Gennaio è il primo mese dell’anno nel calendario giuliano e gregoriano; ma esso era l’undicesimo mese nell’antico calendario romano (che faceva cominciare l’anno dall’1 marzo, cioè con la primavera, con la quale tutto ritrova un inizio), ma divenne sin dalla metà del secondo secolo a.C. il primo mese dell’anno e il mese in cui entravano in funzione i magistrati. Il termine gennaio deriva infatti dal latino ianuarius che a sua volta trae origine dal nome del Dio Giano (Ianus), la divinità romana deputata alla protezione delle porte e dei luoghi di passaggio.

Gennaio è quindi da intendersi come il mese che apre le porte dell’anno nuovo, in quanto la sua denominazione deriva direttamente dal sostantivo latino ianua, “porta” secondo gli antichi romani. Giano è quindi il dio degli inizi ed è una delle divinità più antiche e più importanti della religione romana. Solitamente è raffigurato con due volti (il cosiddetto Giano Bifronte), poiché il dio può guardare il futuro e il passato. Questa caratteristica lo pone in una condizione di ambiguità. Gli antichi mettevano il nome del dio in relazione al movimento: Macrobio e Cicerone lo facevano derivare dal verbo ire “andare”, perché il mondo va sempre, muovendosi in cerchio e partendo da sé stesso a sé stesso ritorna.
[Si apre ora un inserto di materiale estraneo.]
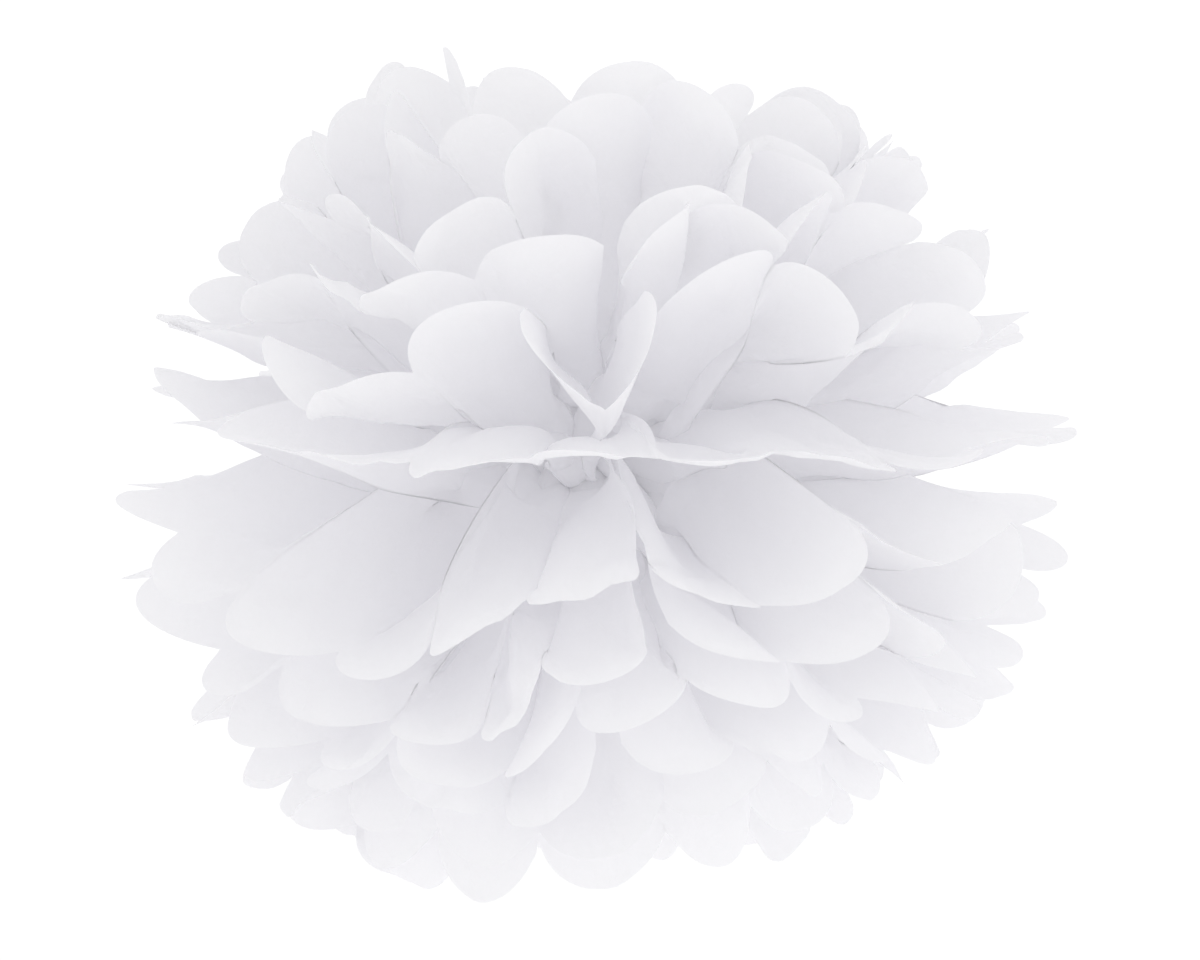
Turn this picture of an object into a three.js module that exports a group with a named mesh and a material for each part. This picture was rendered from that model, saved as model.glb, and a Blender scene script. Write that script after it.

Quindi una sorta di cerchio magico dove non c’è inizio né fine, ma un eterno ritorno nel quale l’immagine della porta, del varco, implode e non si comincia mai veramente. Quando sento parlare di porta, il mio cuore non può che ritornare al Vangelo di Giovanni in cui Gesù dice: «In verità, in verità io vi dico: io sono la porta delle pecore» (Gv 10,7). Egli si definisce così perché soltanto attraverso di Lui le pecore, chiamate per nome, possono passare e andare verso i pascoli che assicurano la vita in abbondanza. La porta è il primo simbolo che troviamo nelle nostre celebrazioni: non è solo un varco di accesso, è invece simbolo di Cristo.

Questo simbolo viene enfatizzato in alcune celebrazioni, come nel Rito di Ammissione al Catecumenato, dove l’inizio della celebrazione si svolge all’esterno: chi non è battezzato non può entrare senza che prima qualcuno non abbia aperto la porta e lo abbia introdotto nella comunità. Il segno più importante è proprio il passaggio attraverso la porta, che indica la differenza fra il dentro e il fuori, tra il prima e il dopo. Anche nella Veglia pasquale l’inizio all’esterno enfatizza il passaggio attraverso la porta. Il Rito del Matrimonio propone agli sposi l’accoglienza all’esterno e poi il passaggio attraverso la porta-Cristo dei nubendi e di tutta l’assemblea. Nella celebrazione delle Esequie il feretro è atteso alle porte della chiesa.

Se la porta è simbolo di Cristo, vuol dire che solo attraverso di Lui possiamo entrare nella celebrazione. Solo Lui permette la nostra preghiera. È lui che ci permette di lasciare il passato ed entrare nel suo futuro: il varco che egli ci apre ci lancia oltre. Anche la porta-gennaio diventa per me simbolo di un nuovo cammino che ogni anno il Signore ci dona di vivere.